During the 1990s up to mid 2001, the Chinese administration was explicit in repeated public attacks by authoritative Chinese media and officials’ statements that the United States—US “hegemonism”—was the main foreign threat to Chinese sovereignty and other interests. At this time, the Chinese administration’s accommodating stance toward and burgeoning economic and diplomatic interaction with most neighbors was complemented by harsh injunctions against the “cold war thinking” prevalent in Washington that China saw as endeavoring to strengthen the US military presence and alliance structure in Asia as means to constrain China’s rise in power and influence.
China’s recent accommodating approach to the United States—a Gulliver strategy
Over time, the Chinese administration found their hard line against the United States was unattractive to many Asian neighbors who did not want to be forced to choose between China and the United States.
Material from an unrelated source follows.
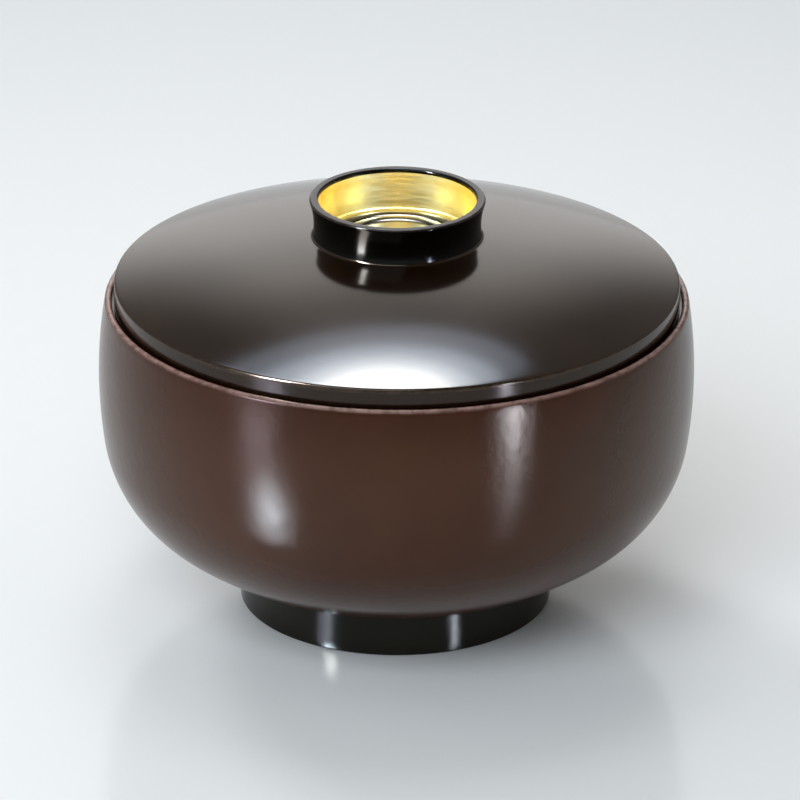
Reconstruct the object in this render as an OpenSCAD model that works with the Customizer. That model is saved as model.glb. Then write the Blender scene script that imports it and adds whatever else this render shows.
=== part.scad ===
// Lacquer soup bowl with a lid that drops inside its rim.
// Origin: centre of the foot ring on the table. +Z is up, along the axis of the turning.
// Every piece is a solid of revolution whose section is built from tangent arcs.

/* [Bowl] */
// Height of the bowl from the table to the crest of its rim
bowl_h = 70; // [62:0.5:78]
// Greatest outside diameter, at the belly
belly_d = 128.9; // [118:0.1:140]
// Height of the belly above the table
belly_h = 52.4; // [48:0.1:57]
// Radius of the side, seen in section
side_r = 103; // [80:1:140]
// Angle below the belly at which the side turns into the shoulder
side_turn = 8; // [5:0.5:12]
// Radius of the shoulder, seen in section
shoulder_r = 28.7; // [24:0.1:32]
// Diameter of the circle at which the underside would run level
level_d = 17.4; // [10:0.2:26]
// Thickness of the wall, coats included
wall_t = 4; // [3.6:0.1:4.6]
// Radius of the floor inside, seen in section
floor_r = 200; // [160:5:320]
// Thickness of the floor at its middle, coats included
floor_t = 3.4; // [2.8:0.1:4]

/* [Rim and lid seat] */
// Thickness of the lip that stands round the lid
lip_t = 1.6; // [1.3:0.1:1.9]
// Depth of the lid seat below the crest of the rim
seat_drop = 1.6; // [1.3:0.1:2.2]
// Rounding of the seat's inner edge
seat_round = 0.5; // [0.4:0.05:0.7]

/* [Foot ring] */
// Outside diameter on the table
foot_d = 68; // [60:0.2:74]
// How far the foot spreads from its top to the table, on each side
foot_flare = 0.6; // [0:0.1:1.5]
// Height of the foot at its outside
foot_h = 9; // [7.5:0.1:10.5]
// Width of the ring that stands on the table
foot_w = 3.8; // [3:0.1:5]
// Rounding of the foot's two lower edges
foot_round = 0.5; // [0.4:0.05:1]
// Cove between the recess wall and its ceiling
recess_cove = 1.5; // [0.8:0.1:2.5]

/* [Lid] */
// Radius of the dome, seen in section
dome_r = 172; // [150:1:220]
// Thickness of the dome, coats included
lid_t = 3.4; // [3.1:0.1:3.8]
// Thickness of the edge ring
edge_t = 2.4; // [2:0.1:3]
// Height of the edge's upper corner above the rim of the bowl
edge_proud = 3.9; // [3.4:0.1:6]
// Rounding of the edge ring's corners
edge_round = 0.6; // [0.4:0.05:0.8]
// Cove under the dome, where it meets the edge ring
lid_cove = 1.6; // [1:0.1:2]
// Clearance all round between the edge ring and the bowl's lip
lid_gap = 0.5; // [0.3:0.05:0.8]
// Clearance between the edge ring and its seat
seat_gap = 0.15; // [0.1:0.05:0.3]

/* [Knob ring] */
// Diameter at the waist
knob_waist_d = 36.1; // [32:0.1:42]
// Height of the knob above the dome at its foot
knob_h = 8.45; // [7:0.05:10]
// Height of the waist above the dome
waist_h = 2.5; // [2:0.1:4]
// Radius of the hollow outside, seen in section
flare_r = 17; // [14:0.5:26]
// Width of the knob's rim
knob_rim_w = 1.95; // [1.7:0.05:2.6]
// Slope of the gold wall, which narrows downwards
knob_draft = 3; // [1:0.5:6]
// Thickness of the lid under the knob's floor, coats included
knob_floor_t = 1.6; // [1.3:0.05:2]
// Rounding of the rim's edges
knob_round = 0.45; // [0.4:0.05:0.55]
// Distance from the rim down to the upper edge of the gold
gold_drop = 1.3; // [1:0.1:2.5]
// Cove between the gold wall and the floor
knob_cove = 0.7; // [0.5:0.1:1.2]

/* [Finishes] */
// Thickness of each lacquer coat with its ground
coat_t = 0.3; // [0.2:0.05:0.35]

/* [Hidden] */

// Colours
core_colour = [0.62, 0.45, 0.28];
brown_satin = [0.29, 0.20, 0.165];
brown_gloss = [0.17, 0.11, 0.085];
black_gloss = [0.05, 0.045, 0.04];
gold_colour = [0.87, 0.69, 0.25];

// Steps along a small, a middling and a long arc, and round the axis
small_steps = 6;
middle_steps = 12;
long_steps = 20;
$fn = 128;

// Foot ring
foot_r = foot_d / 2;
foot_top_r = foot_r - foot_flare;
foot_core_r = foot_top_r - coat_t;
foot_in_r = foot_r - foot_w;

// Bowl, section: centres and angles of the tangent arcs
belly_radius = belly_d / 2;
lip_r = lip_t / 2;
side_c = [belly_radius - side_r, belly_h];
lip_z = bowl_h - lip_r;
lip_turn = asin((lip_z - belly_h) / (side_r - lip_r));
lip_c = [side_c.x + (side_r - lip_r) * cos(lip_turn), lip_z];
throat_r = lip_c.x - lip_r;
side_end_z = belly_h - side_r * sin(side_turn);
shoulder_fit_r = min(shoulder_r, side_end_z - foot_h);
shoulder_c = side_c + (side_r - shoulder_fit_r) * [cos(side_turn), -sin(side_turn)];
under_c = [level_d / 2, touching_z(level_d / 2, [foot_top_r, foot_h], shoulder_c, shoulder_fit_r)];
under_r = norm([foot_top_r, foot_h] - under_c);
under_turn = atan2(under_c.y - shoulder_c.y, shoulder_c.x - under_c.x);
floor_c = [0, under_c.y + sqrt(pow(floor_r - under_r + wall_t, 2) - pow(under_c.x, 2))];
floor_turn = atan2(floor_c.y - under_c.y, under_c.x);
recess_h = floor_c.y - floor_r - floor_t;
recess_fit_r = min(recess_cove, recess_h - foot_round);
seat_z = bowl_h - seat_drop;
inner_side_r = side_r - wall_t;
seat_round_z = seat_z - seat_round;
seat_round_c = [side_c.x + fall(inner_side_r + seat_round, seat_round_z - belly_h), seat_round_z];
seat_turn = asin((seat_round_z - belly_h) / (inner_side_r + seat_round));

// Lid, section
edge_r = throat_r - lid_gap;
edge_in_r = edge_r - edge_t;
lid_z = seat_z + seat_gap;
dome_c = [0, bowl_h + edge_proud - sqrt(pow(dome_r, 2) - pow(edge_r, 2))];
edge_c = [edge_r - edge_round, dome_c.y + fall(dome_r - edge_round, edge_r - edge_round)];
ceiling_r = dome_r - lid_t;
cove_c = [edge_in_r - lid_cove, dome_c.y + fall(ceiling_r - lid_cove, edge_in_r - lid_cove)];
edge_turn = atan2(edge_c.y - dome_c.y, edge_c.x);
cove_turn = atan2(cove_c.y - dome_c.y, cove_c.x);

// Knob ring, section
waist_r = knob_waist_d / 2;
knob_z = dome_c.y + fall(dome_r, waist_r);
knob_top = knob_z + knob_h;
flare_c = [waist_r + flare_r, knob_z + waist_h];
knob_foot_r = flare_c.x - fall(flare_r, waist_h);
crown_z = knob_top - knob_round;
crown_c = [flare_c.x - fall(flare_r + knob_round, crown_z - flare_c.y), crown_z];
crown_turn = atan2(crown_c.y - flare_c.y, flare_c.x - crown_c.x);
crown_in_c = [crown_c.x + 2 * knob_round - knob_rim_w, crown_z];
knob_floor_z = dome_c.y + ceiling_r + knob_floor_t;
gold_z = knob_top - gold_drop;
floor_cove_c = [knob_wall(knob_floor_z + knob_cove, -knob_cove), knob_floor_z + knob_cove];

// The side of a right triangle, from its long side and its other side
function fall(slope, side) = sqrt(pow(slope, 2) - pow(side, 2));

// Points along an arc
function arc(centre, radius, from, to, steps) =
    [for (i = [0:steps]) let (a = from + (to - from) * i / steps) centre + radius * [cos(a), sin(a)]];

// Height, at radius x, of the centre of an arc that passes through p
// and touches, from outside it, a circle of radius r round c
function touching_z(x, p, c, r) =
    let (
        rise = (c.y - p.y) / r,
        start = (pow(p.x - x, 2) - pow(c.x - x, 2) + pow(p.y, 2) - pow(c.y, 2) + r * r) / (2 * r),
        mid = start * rise + p.y,
        far = pow(p.x - x, 2) + pow(p.y, 2) - pow(start, 2)
    )
    far / (mid + sqrt(pow(mid, 2) + (pow(rise, 2) - 1) * far));

function reverse(points) = [for (i = [len(points) - 1:-1:0]) points[i]];

// Height of the bowl's underside at radius r, with its outer layer taken off to depth o
function under_z(r, o) = under_c.y - fall(under_r - o, r - under_c.x);

// Height of the dome at radius r, with its outer layer taken off to depth o
function dome_z(r, o) = dome_c.y + fall(dome_r - o, r);

// Radius of the knob's inner wall at height z, at depth o
function knob_wall(z, o) =
    crown_in_c.x + (z - crown_z) * tan(knob_draft) - (knob_round - o) / cos(knob_draft);

// Angle on the underside arc at radius r
function under_angle(r, o) = -acos((r - under_c.x) / (under_r - o));

// Angle on the dome arc at radius r
function dome_angle(r, o) = acos(r / (dome_r - o));

// Outside of the bowl from the inner side of the lip to radius r on the underside, at depth o
function bowl_outside(r, o) = concat(
    arc(lip_c, lip_r - o, 180, lip_turn, middle_steps),
    arc(side_c, side_r - o, lip_turn, 0, small_steps),
    arc(side_c, side_r - o, 0, -side_turn, small_steps),
    arc(shoulder_c, shoulder_fit_r - o, -side_turn, -under_turn, long_steps),
    arc(under_c, under_r - o, -under_turn, under_angle(r, o), middle_steps)
);

// Inside of the bowl from the lip to the axis, at depth o
function bowl_inside(o) = concat(
    [[throat_r + o, lip_z], [throat_r + o, seat_z - o]],
    arc(seat_round_c, seat_round - o, 90, 180 + seat_turn, small_steps),
    arc(side_c, inner_side_r + o, seat_turn, -side_turn, middle_steps),
    arc(shoulder_c, shoulder_fit_r - wall_t + o, -side_turn, -under_turn, long_steps),
    arc(under_c, under_r - wall_t + o, -under_turn, -floor_turn, middle_steps),
    arc(floor_c, floor_r + o, -floor_turn, -90, middle_steps)
);

// Foot ring from just under the bowl, round the standing edge, to the axis, at depth o
function foot_outline(o) = concat(
    arc([foot_r - foot_round, foot_round], foot_round - o, 0, -90, small_steps),
    arc([foot_in_r + foot_round, foot_round], foot_round - o, -90, -180, small_steps),
    arc([foot_in_r - recess_fit_r, recess_h - recess_fit_r], recess_fit_r + o, 0, 90, small_steps),
    [[0, recess_h + o]]
);

// Outside of the lid from radius r on the dome to the bottom of its edge ring, at depth o
function lid_outside(r, o) = concat(
    arc(dome_c, dome_r - o, dome_angle(r, o), edge_turn, long_steps),
    arc(edge_c, edge_round - o, edge_turn, 0, small_steps),
    arc([edge_r - edge_round, lid_z + edge_round], edge_round - o, 0, -90, small_steps)
);

// Under the lid from the bottom of its edge ring to the axis, at depth o
function lid_inside(o) = concat(
    [[edge_r - edge_round, lid_z + o]],
    arc([edge_in_r + edge_round, lid_z + edge_round], edge_round - o, -90, -180, small_steps),
    arc(cove_c, lid_cove + o, 0, cove_turn, middle_steps),
    arc(dome_c, ceiling_r + o, cove_turn, 90, long_steps)
);

// Outside of the knob ring from its foot over the rim to the gold's upper edge, at depth o
function knob_outside(o) =
    let (foot_turn = 180 + asin(waist_h / (flare_r + o)))
    concat(
        arc(flare_c, flare_r + o, foot_turn, 180 - crown_turn, middle_steps),
        arc(crown_c, knob_round - o, -crown_turn, 90, small_steps),
        arc(crown_in_c, knob_round - o, 90, 180 - knob_draft, small_steps),
        [[knob_wall(gold_z, o), gold_z]]
    );

// Gold wall of the knob ring and its cove down to the floor, at depth o
function knob_inside(o) = concat(
    [[knob_wall(gold_z, o), gold_z]],
    arc(floor_cove_c, knob_cove + o, -knob_draft, -90, small_steps)
);

module turned(section) {
    rotate_extrude() polygon(section);
}

module bowl_core() {
    color(core_colour) turned(concat(
        reverse(bowl_inside(coat_t)),
        bowl_outside(foot_core_r, coat_t),
        foot_outline(coat_t)
    ));
}

module bowl_outer_lacquer() {
    color(brown_satin) turned(concat(
        bowl_outside(foot_top_r, 0),
        reverse(bowl_outside(foot_top_r, coat_t))
    ));
}

module bowl_inner_lacquer() {
    color(black_gloss) turned(concat(bowl_inside(0), reverse(bowl_inside(coat_t))));
}

module foot_lacquer() {
    color(black_gloss) turned(concat(
        [[foot_core_r, under_z(foot_core_r, coat_t)]],
        [[foot_top_r, under_z(foot_top_r, coat_t)]],
        [[foot_top_r, foot_h]],
        foot_outline(0),
        reverse(foot_outline(coat_t))
    ));
}

module lid_core() {
    knob_core = knob_outside(coat_t);
    color(core_colour) turned(concat(
        reverse(lid_inside(coat_t)),
        reverse(lid_outside(knob_core[0].x, coat_t)),
        knob_core,
        knob_inside(coat_t),
        [[0, knob_floor_z - coat_t]]
    ));
}

module lid_outer_lacquer() {
    color(brown_gloss) turned(concat(
        lid_outside(knob_foot_r, 0),
        reverse(lid_outside(knob_foot_r, coat_t))
    ));
}

module lid_inner_lacquer() {
    color(black_gloss) turned(concat(lid_inside(0), reverse(lid_inside(coat_t))));
}

module knob_lacquer() {
    knob_core = knob_outside(coat_t);
    color(black_gloss) turned(concat(
        [[knob_foot_r, dome_z(knob_foot_r, coat_t)]],
        knob_outside(0),
        reverse(knob_core),
        [[knob_core[0].x, dome_z(knob_core[0].x, coat_t)]]
    ));
}

module knob_gold() {
    color(gold_colour) turned(concat(knob_inside(0), reverse(knob_inside(coat_t))));
}

module knob_floor_lacquer() {
    color(brown_gloss) turned([
        [0, knob_floor_z], [floor_cove_c.x, knob_floor_z],
        [floor_cove_c.x, knob_floor_z - coat_t], [0, knob_floor_z - coat_t]
    ]);
}

bowl_core();
bowl_outer_lacquer();
bowl_inner_lacquer();
foot_lacquer();
lid_core();
lid_outer_lacquer();
lid_inner_lacquer();
knob_lacquer();
knob_gold();
knob_floor_lacquer();
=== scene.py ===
import math

import bpy
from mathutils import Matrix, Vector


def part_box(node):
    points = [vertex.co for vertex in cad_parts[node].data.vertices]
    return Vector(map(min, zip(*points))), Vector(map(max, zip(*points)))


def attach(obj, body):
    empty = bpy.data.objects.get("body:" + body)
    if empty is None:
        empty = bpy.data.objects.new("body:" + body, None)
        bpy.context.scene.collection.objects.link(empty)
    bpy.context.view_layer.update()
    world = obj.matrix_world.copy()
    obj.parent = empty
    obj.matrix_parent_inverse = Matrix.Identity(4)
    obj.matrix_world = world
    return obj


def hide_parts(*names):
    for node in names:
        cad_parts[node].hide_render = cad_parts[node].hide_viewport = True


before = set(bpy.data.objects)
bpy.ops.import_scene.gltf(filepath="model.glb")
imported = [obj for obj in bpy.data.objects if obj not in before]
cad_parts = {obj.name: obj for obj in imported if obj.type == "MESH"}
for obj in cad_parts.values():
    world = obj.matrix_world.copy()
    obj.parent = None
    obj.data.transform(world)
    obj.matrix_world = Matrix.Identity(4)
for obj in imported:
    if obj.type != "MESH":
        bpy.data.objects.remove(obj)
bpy.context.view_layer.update()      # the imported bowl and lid: everything here is built round it

mm = 0.001             # sizes of the bowl are in millimetres, Blender's are in metres
roundSides = 256       # how many sides a turned piece has
weldGap = 0.004        # points of a turned piece closer than this become one
smoothAngle = 30       # edges sharper than this many degrees stay sharp

print("frame loaded")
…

They also came to judge that such an approach was counterproductive for Chinese interests vis-à-vis the United States. In the immediate cold war period, Chinese strategists had expected the United States to decline in world power and influence. They had expected a “multi polar” world order to emerge, with China and other world power centers resisting and wearing down US “hegemonism” and thereby creating a new order more beneficial to China’s freedom of maneuver at home and abroad. In the event, Chinese strategists found this did not happen as the United States loomed more powerful than ever as the 1990s developed.
One Chinese strategist summarized the change in Chinese thinking this way. He said that multipolarity required the other world power centers to resist the US superpower. China found that many of these power centers publicly advocated multipolarity but in practice they were unwilling to resist US power; more often than not they saw their interests best served by collaborating with the United States. In this situation, China did not want to be alone in resisting US hegemonism. So the Chinese administration decided to shift to a more accommodating stance toward the United States as a better way to manage the danger to Chinese sovereignty posed by US hegemonism, and to sustain and advance the economic and other Chinese relationships with the United States that were important for China’s stability and development.
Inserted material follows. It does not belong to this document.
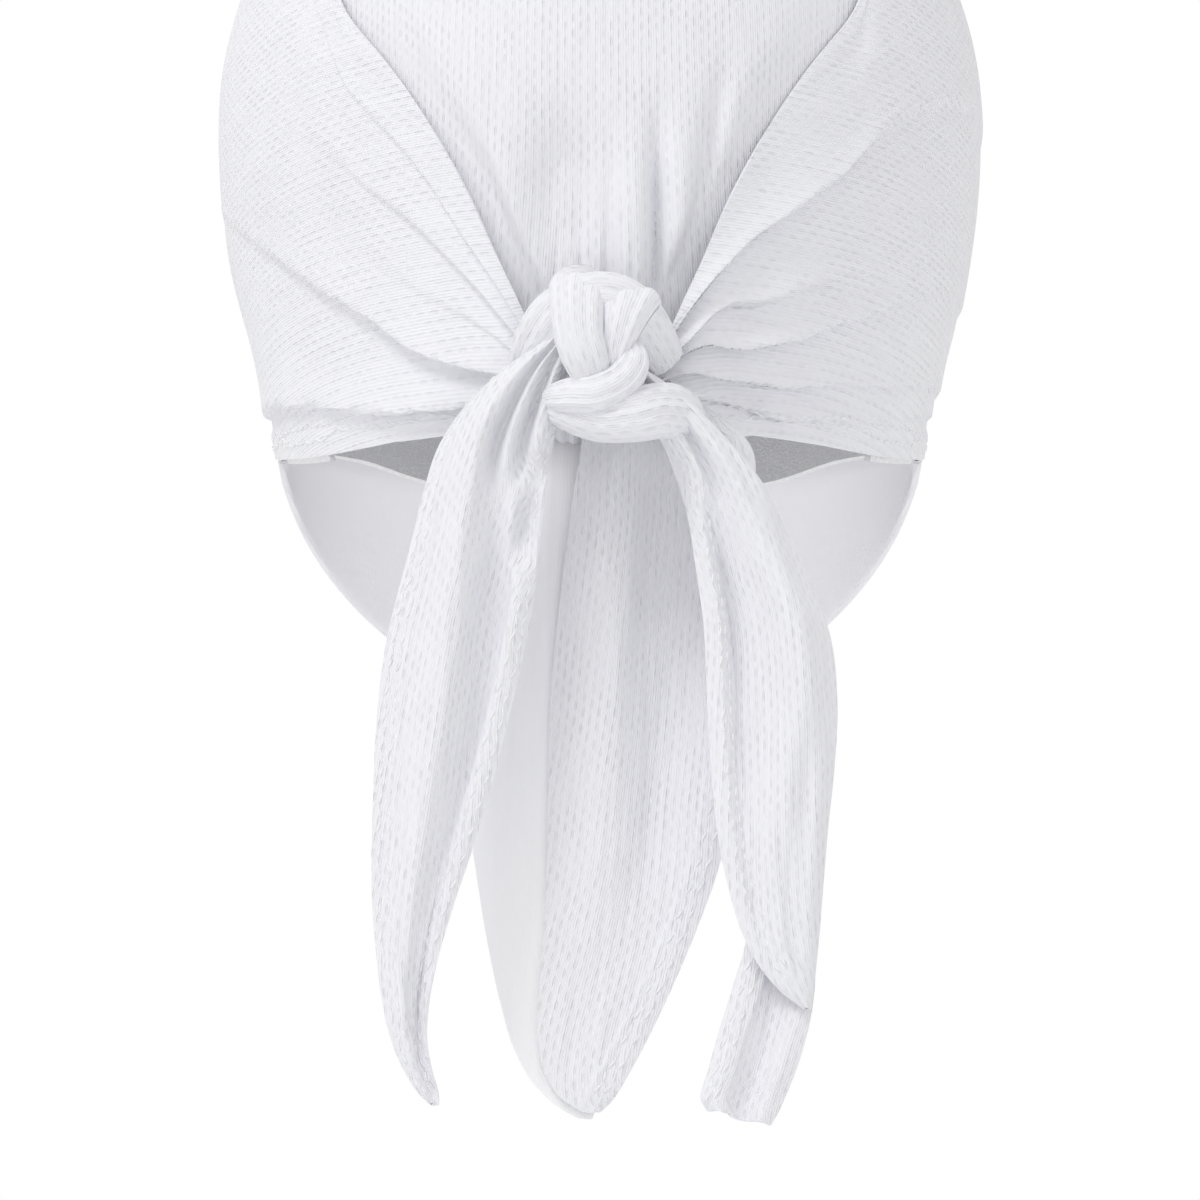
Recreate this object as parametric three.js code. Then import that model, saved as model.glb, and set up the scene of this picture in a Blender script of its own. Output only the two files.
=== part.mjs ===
// A tie-back sports bandana with a soft peak, as it sits on a head.
// +Z is up, the knot and its tails are at the back (-Y) and the peak is in front (+Y).
// The origin is the centre of the head opening, level with the hem above the ears.
// Sizes are in millimetres and angles in degrees.
import * as THREE from "three";
import { LoftGeometry } from "three/addons/geometries/LoftGeometry.js";

// The head that the cloth lies on: a dome above its widest level and a taper below it.
const HEAD_HALF_WIDTH = 84;
const HEAD_HALF_LENGTH = 91;
const HEAD_WIDEST_Z = 76;
const HEAD_DOME_HEIGHT = 84;
const HEAD_DOME_POWER = 2.35;
const HEAD_TAPER_DEPTH = 205;
const HEAD_TAPER_POWER = 1.5;

// Cloth layers, from the head outwards.
const SWEATBAND_THICKNESS = 1.6;
const CLOTH_THICKNESS = 1;
const LAYER_GAP = 0.7;

// The hem is low at the nape and high over the brow.
const HEM_REAR_DROP = 16.5;
const HEM_FRONT_RISE = 22;

// The crown panel runs from the brow over the top and under the knot. The wings lie over its edges.
const WING_EDGE_X = 57;
const SEAM_LAP = 8;
const WING_EDGE_TURNS_AT = 6;
const WING_EDGE_STOPS_SHORT = 4;
const CROWN_PANEL_END_DROP = 13;

const SWEATBAND_HEIGHT = 30;
const SWEATBAND_SHOWS_BELOW_HEM = 2;
const SWEATBAND_STARTS_AT = 60;

// The knot is one strand lying across the nape and one wrapped round it.
const KNOT_Z = -9;
const KNOT_CORE_HALF_LENGTH = 16.5;
const KNOT_CORE_HALF_HEIGHT = 11.6;
const KNOT_CORE_HALF_DEPTH = 7.4;
const KNOT_WRAP_WIDTH = 22;
const KNOT_WRAP_THICKNESS = 4.2;
const KNOT_WRAP_TOP_THICKNESS = 6.2;
const KNOT_WRAP_BEVEL_SHARE = 0.4;
const KNOT_GAP = 0.6;
const WING_END_LIFT = 6;
const WING_END_LIFT_SHARE = 0.16;
const WING_END_TOP_ABOVE_KNOT = 16;

// The peak: a stiff board between two covers, with a binding round its outer edge.
const PEAK_LENGTH = 70;
const PEAK_DROP = 34;
const PEAK_DROP_POWER = 1.2;
const PEAK_ARCH = 4;
const PEAK_END_WIDTH = 3;
const PEAK_ROOT_AZIMUTH = 102;
const PEAK_BOARD_THICKNESS = 2;
const PEAK_COVER_THICKNESS = 0.8;
const PEAK_LAYER_GAP = 0.5;
const PEAK_SEAM_GAP = 0.3;
const PEAK_BINDING_WIDTH = 1.6;
const PEAK_BINDING_OVERHANG = 0.4;
const PEAK_BINDING_EDGE_SHARE = 0.6;

// The tails hang from the knot. Each spine point is a share of the length, a centre x and a width.
const TAIL_THICKNESS = 5;
const CROWN_TAIL_THICKNESS = 3;
const TAIL_SECTION_POWER = 0.6;
const TIE_TAIL_TOP_DROP = 14;
const LEFT_TAIL_LENGTH = 148;
const LEFT_TAIL_SPINE = [
  [0, -20.5, 13],
  [0.19, -26.5, 27],
  [0.35, -31, 29],
  [0.58, -36, 23],
  [0.73, -39, 17],
  [0.87, -40.5, 10],
  [1, -36, 4],
];
const RIGHT_TAIL_LENGTH = 152;
const RIGHT_TAIL_SPINE = [
  [0, 20, 12],
  [0.19, 32, 22],
  [0.35, 36, 27],
  [0.55, 36.5, 25],
  [0.74, 38, 16],
  [0.87, 34, 20],
  [1, 31, 12],
];
const CROWN_TAIL_LENGTH = 146;
const CROWN_TAIL_SPINE = [
  [0, 0, 30],
  [0.1, 0, 62],
  [0.3, 0, 66],
  [0.62, -0.5, 54],
  [0.82, -2.5, 39],
  [0.95, -4, 21],
  [1, -2, 5],
];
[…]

As a result of these calculations, the Chinese administration switched to a much more accommodating public posture toward the United States by mid-2001, well before the September 11, 2001 terrorist attack on America. Chinese officials made clear privately that they still opposed US hegemonism but they affirmed that the Chinese administration would generally refrain from public criticism of the United States in the interests of fostering improved Chinese relations with Washington as well as with China’s Asian neighbors.
They also made clear that China intended to use its increased economic and diplomatic engagement with Asian neighbors and with the United States as a means to create a buffer zone of states around China’s periphery and to entangle the United States in bilateral and multilateral relationships and agreements. Both the buffer zone and the entangling relationships were seen to make US pressure against Chinese sovereignty less likely to occur, and if it did occur, less likely to be successful. Thus, few of China’s neighbors were seen likely to join in any US effort to contain China’s rise in Asia, or impinge on Chinese sovereignty over Taiwan and in other ways, as the neighbors would not want to sacrifice their growing positive equities in economic and diplomatic relations with China in following such a hard line US stance. And as China fostered economic interdependence with the United States and became more important to the United States in managing the crisis caused by North Korea nuclear weapons development and other international issues, the likelihood of a US government adopting a hard line against China seemed to decline. In effect, the zone and the relationships were at the heart of a Chinese “Gulliver strategy” designed to safeguard China’s sovereign space against US pressure and power.
US, Asian Gulliver strategies toward China
Coincidentally, many of China’s neighbors and the United States sought to use their growing engagement with China as Gulliver strategies of their own. Their efforts had the effect of enmeshing China in growing interdependent relationships, commitments, and norms that reduced the chances of China returning to the disruptive and assertive policies and practices China often followed in the region during the 1950s through the 1980s. Specialists saw the Southeast Asian countries and their main regional organization the Association of Southeast Asian Nations (ASEAN) following such an approach toward China since the early 1990s. At the same time, the US Council of Foreign Relations saw US engagement as premised on this kind of enmeshment of China in webs of interdependent relationships designed to curb Chinese aggression and disruption of regional stability.
Implications of the respective “Gulliver strategies” for Asian stability
In general, China’s non-military efforts to secure its sovereignty against the danger seen posed by the United States in Asia in the post cold war period have complemented the efforts by many of China’s Asian neighbors and the United States to use growing bilateral and multilateral engagement with China as means to reduce chances of disruptive and aggressive Chinese behavior in Asia. These trends have strengthened stability in Asia and appear to be in the interests of the United States.
Outlook
Looking out, these trends toward interdependence and collaboration continue but there is no guarantee that these trends will develop without interruption. The dynamics in post cold war Asia are fluid. Circumstances change, sometimes rapidly. China’s post cold decision making in foreign affairs seems best understood as one contingent on and influenced by the perceived costs and benefits for Chinese interests amid prevailing circumstances. The decision making of the United States and China’s neighbors also may be best understood as contingent on circumstances affecting those governments’ calculus of the costs and benefits of specific courses of action. If prevailing circumstances were to change, China’s calculus of costs and benefits could change. Thus, Taiwan’s moves toward greater independence or assertive actions by Japan, the United States or others intruding on Chinese territory or other sovereign interests could prompt the Chinese leadership to break the entangling webs of interdependence and take forceful actions to protect and preserve vital interests in national sovereignty. Moreover, the willingness and ability of the United States and China’s neighbors to back up their engagements with China with economic, political, and military power and resolve also seem important in deterring aggressive or assertive Chinese actions in Asia. Were US or other key powers to decline in ability and resolve, the chances of China taking aggressive action to secure territorial or other sovereign interests might increase.
In sum, China’s use of non military means to preserve and enhance its sovereign space meshes with Gulliver strategies of the United States and many of China’s Asian neighbors. The result is stabilizing and beneficial for US interests. However, the convergence of these respective Gulliver strategies remains fragile and subject to change.